Further signatories included actresses Ariane Labed (Flux Gourmet, The Souvenir) and Zita Hanrot (Angry Annie, The Hookup Plan) as well as actress-director Aïssa Maïga (Above Water, The Girl Who Harnessed The Wind, Cherchez La Femme), screenwriter Caroline Deruas Peano (The Plough) and cinematographer Balthazar Lab (The Pack).
They were also joined by prominent French economist and Green Party politician Sandrine Rousseau, disinformation specialist Stéphanie Lamy and French-American feminist writer and journalist Iris Brey as well as a number of psychologists and sociologists including gender-focused specialist Andreea Gruev-Vintila.
They are the latest signatories of the so-called “An Open Letter In Support of Amber Heard”, spearheaded by gender justice groups in the U.S. such as Women’s March Action, Refuge and Esperanza United.

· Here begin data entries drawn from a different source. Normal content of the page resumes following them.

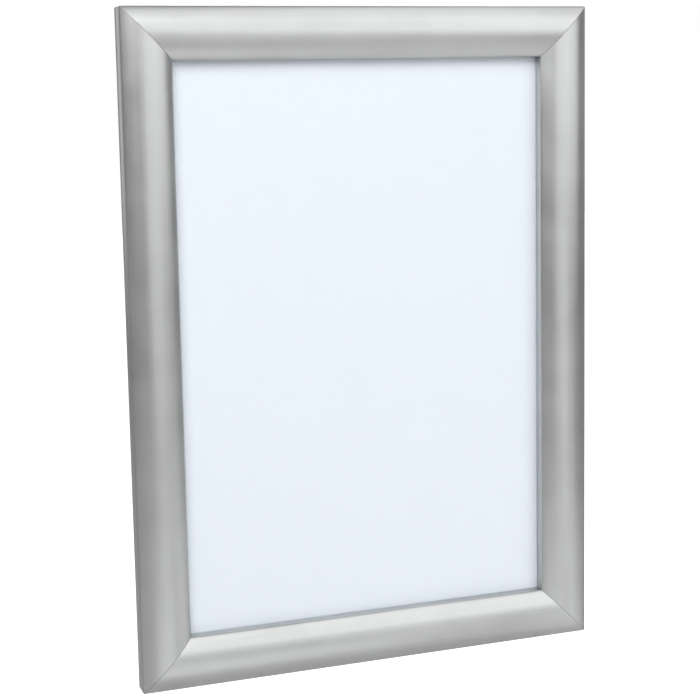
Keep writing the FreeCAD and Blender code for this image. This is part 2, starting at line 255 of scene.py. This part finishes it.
zinc = mottled("zinc_plate", 1.0, dark=(0.46, 0.49, 0.53), light=(0.66, 0.69, 0.72),
               spread=(0.35, 0.65), roughness=(0.28, 0.52), scale=260, detail=4,
               distortion=0.6, bump=0.25)
for key_corner in ("top_left", "top_right", "bottom_right", "bottom_left"):
    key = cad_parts[f"corner_key_{key_corner}"]
    key.data.materials.clear()
    key.data.materials.append(zinc)


# Back panel, poster and cover sheet -------------------------------------------------------------
# Three loose sheets cut to the poster's size and clamped by the rails. The backing is white
# styrene, the poster is blank paper, and the cover is clear matt polyester against glare.

AIR = Vector((0, 0.000015, 0))
STIFF_CORNER = 0.0015
PAPER_CORNER = 0.0005
BROKEN_EDGE = 0.2  # of the sheet's thickness
SMOOTH_UP_TO = math.radians(32)
SHEET_SPREAD = (0.3, 0.7)
FILM_COVERAGE = 0.18


def cut_sheet(node, corner_radius):
    """A flat sheet with rounded corners and broken edges, and a film of air on each face.

    The sheets lie on one another, so without the air their faces would share a plane.
    """
    low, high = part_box(node)
    size = high - low - 2 * AIR
    bm = bmesh.new()
    bmesh.ops.create_cube(bm, size=1)
    bmesh.ops.scale(bm, vec=size, verts=bm.verts)
    bmesh.ops.translate(bm, vec=(low + high) / 2, verts=bm.verts)
    upright = [e for e in bm.edges if abs(e.verts[0].co.y - e.verts[1].co.y) > size.y / 2]
    bmesh.ops.bevel(bm, geom=upright, offset=corner_radius, affect="EDGES", segments=4,
                    profile=0.5, material=-1)
    flats = [f for f in bm.faces if abs(f.normal.y) > 0.9]
    rims = list({e for f in flats for e in f.edges})
    bmesh.ops.bevel(bm, geom=rims, offset=size.y * BROKEN_EDGE, affect="EDGES",
                    segments=1, profile=0.5, material=-1)
    return bm


def finished(bm, name, material):
    """Turn a bmesh into a linked object with its material and shading."""
    mesh = bpy.data.meshes.new(name)
    bm.to_mesh(mesh)
    bm.free()
    mesh.shade_smooth()
    mesh.set_sharp_from_angle(angle=SMOOTH_UP_TO)
    mesh.materials.append(material)
    piece = bpy.data.objects.new(name, mesh)
    bpy.context.scene.collection.objects.link(piece)
    return piece


styrene = mottled("styrene_sheet", 0.0, dark=(0.80, 0.81, 0.81), light=(0.86, 0.87, 0.87),
                  spread=SHEET_SPREAD, roughness=(0.4, 0.55), scale=900, detail=4,
                  bump=0.25, depth=0.00003)
paper = mottled("blank_paper", 0.0, dark=(0.835, 0.877, 0.93), light=(0.841, 0.883, 0.935),
                spread=SHEET_SPREAD, roughness=(0.8, 0.9), scale=420, detail=4)
film = mottled("cover_film", 0.0, dark=(0.872, 0.922, 0.979), light=(0.878, 0.928, 0.984),
               spread=SHEET_SPREAD, roughness=(0.56, 0.6), scale=160, detail=4)
film.node_tree.nodes["Principled BSDF"].inputs["Alpha"].default_value = FILM_COVERAGE

panel = finished(cut_sheet("back_panel", STIFF_CORNER), "backing_sheet", styrene)
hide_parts("back_panel")
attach(panel, "root")
print_sheet = finished(cut_sheet("poster", PAPER_CORNER), "blank_poster", paper)
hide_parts("poster")
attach(print_sheet, "root")
cover = finished(cut_sheet("cover_sheet", STIFF_CORNER), "clear_cover", film)
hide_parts("cover_sheet")
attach(cover, "root")


# Cover rails ------------------------------------------------------------------------------------
# Four domed aluminium extrusions, mitred at the corners, bead blasted and anodised silver. Each
# has a leg that clamps the sheets, a rib with a groove for the springs, and a hinge bead. They are
# drawn in the section, in millimetres: u inward from the outer edge, v forward from the wall.

MILLIMETRE = 0.001
FACE_WIDTH = 25.0
CROWN_U = 11.6
CROWN_V = 12.0
FACE_RADIUS = 22.6045
RAIL_WALL = 1.2
FOOT_V = 2.6
SKIN_START = 3.6
RIB_NEAR = 13.4
RIB_FAR = 14.8
RIB_V = 7.7
GROOVE = (13.3, 8.45)
GROOVE_RADIUS = 0.45
HINGE = (1.3, 1.7)
BEAD_RADIUS = 0.95
NECK_NEAR = 0.7
BEAD_END_GAP = 2.45
MITRE_GAP = 0.06
TIP_RADIUS = 1.5
TIP_CUTS = 6
SHOULDER_BEVEL = 0.849
LIP_BEVEL = 0.202
EDGE_BREAK = 0.12
MITRE_BURR = 0.05
SAW_WASTE = 2.0
SAME_SPOT = 0.01
INWARD = {
    "top": Vector((0, 0, -1)),
    "right": Vector((-1, 0, 0)),
    "bottom": Vector((0, 0, 1)),
    "left": Vector((1, 0, 0)),
}


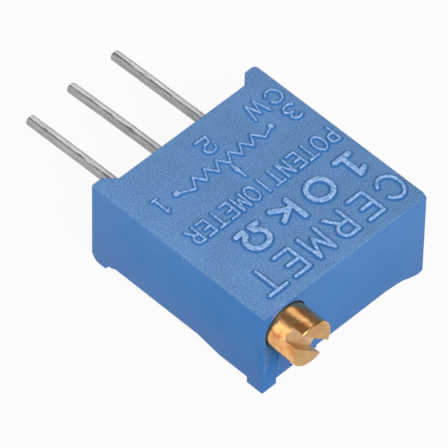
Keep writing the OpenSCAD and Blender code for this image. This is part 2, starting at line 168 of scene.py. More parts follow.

They launched the letter in November 2022 in the wake of Heard’s defeat in the Virginia-set defamation trial, instigated and won by Depp in response to her 2018 Washington Post op-ed in which she described herself as a “public figure representing domestic abuse”.
The letter does not question the verdict but rather voices concern over the “vilification” and “ongoing online harassment’ of the actress; the way in which the trial became a media circus and the implications of how she was treated for other women and vulnerable parts of society.
“Much of this harassment was fueled by disinformation, misogyny, biphobia, and a monetized social media environment where a woman’s allegations of domestic violence and sexual assault were mocked for entertainment,” reads the letter.
“The same disinformation and victim-blaming tropes are now being used against others who have alleged abuse,” it continues.
A French version of the open letter announcing the new French signatories was published by the weekly French cultural magazine L’Obs to coincide with the first anniversary of the Virginia verdict.
“We decided to expand our letter in support of Amber Heard to France and Europe! It was a joy working on this!,” the U.S.-based group said on the letter’s Instagram page.
The jury unanimously ruled in Depp’s favor on June 1 2022 after a televized trial, which Heard described as humiliating.
Depp, whose career had been ice following the allegations linked to his 15-month marriage to Heard, thanked the jury for giving him his life back and said his goal in going through with the trial had been to reveal the truth.
Heard initially vowed to appeal the decision but eventually settled out of court in December 2022, paying $1 million to Depp, which his lawyers said was given to charity.
A year on, both Depp and Heard appear to be attempting to move on with their lives in the wake of the verdict and settlement.
Depp hit the red carpet at the Cannes Film Festival in May as co-star of the opening film Jeanne du Barry, in his biggest public engagement in more than four years as he rebuilds his career in the wake of the 2022 ruling.
Heard has quit Hollywood for the Spanish capital of Madrid with her young daughter in what she has told local media is a permanent move.